* _Directions_
Scan the material and copy every line in which "hinge" appears.

* _Records shown_
* * * * *

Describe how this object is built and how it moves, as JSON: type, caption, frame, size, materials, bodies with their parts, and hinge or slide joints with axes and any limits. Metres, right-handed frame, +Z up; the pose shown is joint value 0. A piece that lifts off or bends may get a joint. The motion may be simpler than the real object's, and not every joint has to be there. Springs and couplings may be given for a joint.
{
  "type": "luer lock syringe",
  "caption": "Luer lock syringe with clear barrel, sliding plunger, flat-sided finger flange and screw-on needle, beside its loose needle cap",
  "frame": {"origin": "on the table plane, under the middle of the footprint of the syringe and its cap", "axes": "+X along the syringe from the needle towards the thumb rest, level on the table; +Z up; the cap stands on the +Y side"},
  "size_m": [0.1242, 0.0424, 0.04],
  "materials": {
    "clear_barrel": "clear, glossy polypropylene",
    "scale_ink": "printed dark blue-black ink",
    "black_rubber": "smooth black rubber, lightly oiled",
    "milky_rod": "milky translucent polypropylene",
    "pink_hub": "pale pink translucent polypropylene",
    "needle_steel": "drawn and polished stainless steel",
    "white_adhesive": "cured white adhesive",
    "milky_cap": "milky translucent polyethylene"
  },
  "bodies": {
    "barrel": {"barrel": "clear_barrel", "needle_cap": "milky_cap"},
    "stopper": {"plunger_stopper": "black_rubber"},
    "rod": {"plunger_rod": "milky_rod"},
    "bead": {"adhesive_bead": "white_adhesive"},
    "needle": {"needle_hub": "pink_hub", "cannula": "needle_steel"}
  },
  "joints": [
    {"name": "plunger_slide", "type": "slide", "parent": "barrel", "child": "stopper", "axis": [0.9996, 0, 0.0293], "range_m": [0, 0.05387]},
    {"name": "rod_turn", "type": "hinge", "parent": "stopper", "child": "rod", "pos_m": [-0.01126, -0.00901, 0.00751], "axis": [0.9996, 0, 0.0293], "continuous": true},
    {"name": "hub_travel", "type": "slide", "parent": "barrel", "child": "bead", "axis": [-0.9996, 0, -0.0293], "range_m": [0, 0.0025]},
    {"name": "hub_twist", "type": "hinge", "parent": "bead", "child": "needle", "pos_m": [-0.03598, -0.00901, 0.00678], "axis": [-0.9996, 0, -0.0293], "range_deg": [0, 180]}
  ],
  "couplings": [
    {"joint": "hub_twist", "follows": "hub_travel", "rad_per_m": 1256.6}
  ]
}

* * * * *

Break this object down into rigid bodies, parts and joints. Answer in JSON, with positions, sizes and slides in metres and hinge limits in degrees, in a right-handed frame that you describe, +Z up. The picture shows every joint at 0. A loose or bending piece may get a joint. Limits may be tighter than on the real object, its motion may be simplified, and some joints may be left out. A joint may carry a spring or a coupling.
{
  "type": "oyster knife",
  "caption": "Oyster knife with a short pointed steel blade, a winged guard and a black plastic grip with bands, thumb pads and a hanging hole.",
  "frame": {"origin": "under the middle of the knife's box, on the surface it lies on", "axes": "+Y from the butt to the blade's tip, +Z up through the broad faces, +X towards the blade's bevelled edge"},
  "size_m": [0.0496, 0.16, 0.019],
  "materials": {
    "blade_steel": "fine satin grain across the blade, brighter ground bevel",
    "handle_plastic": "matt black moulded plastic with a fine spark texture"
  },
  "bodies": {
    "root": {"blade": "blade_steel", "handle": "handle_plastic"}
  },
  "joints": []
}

* * * * *

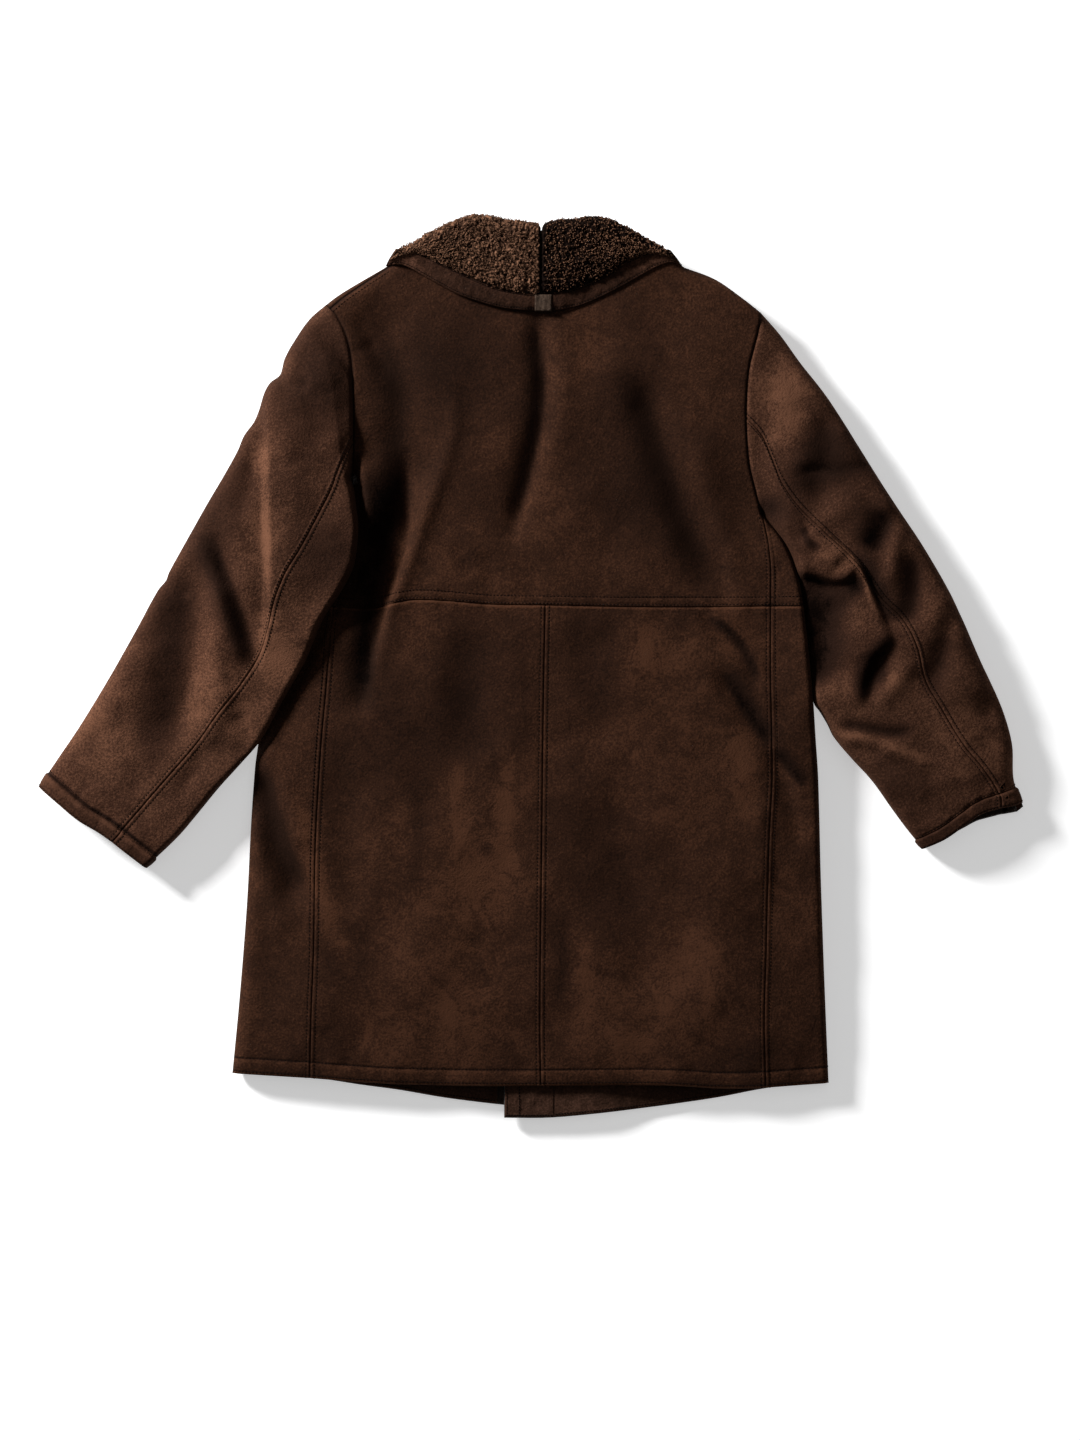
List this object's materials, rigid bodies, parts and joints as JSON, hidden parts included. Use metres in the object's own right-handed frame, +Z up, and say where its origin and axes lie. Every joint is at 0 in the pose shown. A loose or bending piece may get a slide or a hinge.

* * * * *

* _Correct output_
Describe how this object is built and how it moves, as JSON: type, caption, frame, size, materials, bodies with their parts, and hinge or slide joints with axes and any limits. Metres, right-handed frame, +Z up; the pose shown is joint value 0. A piece that lifts off or bends may get a joint. The motion may be simpler than the real object's, and not every joint has to be there. Springs and couplings may be given for a joint.
    {"name": "rod_turn", "type": "hinge", "parent": "stopper", "child": "rod", "pos_m": [-0.01126, -0.00901, 0.00751], "axis": [0.9996, 0, 0.0293], "continuous": true},
    {"name": "hub_twist", "type": "hinge", "parent": "bead", "child": "needle", "pos_m": [-0.03598, -0.00901, 0.00678], "axis": [-0.9996, 0, -0.0293], "range_deg": [0, 180]}
Break this object down into rigid bodies, parts and joints. Answer in JSON, with positions, sizes and slides in metres and hinge limits in degrees, in a right-handed frame that you describe, +Z up. The picture shows every joint at 0. A loose or bending piece may get a joint. Limits may be tighter than on the real object, its motion may be simplified, and some joints may be left out. A joint may carry a spring or a coupling.
List this object's materials, rigid bodies, parts and joints as JSON, hidden parts included. Use metres in the object's own right-handed frame, +Z up, and say where its origin and axes lie. Every joint is at 0 in the pose shown. A loose or bending piece may get a slide or a hinge.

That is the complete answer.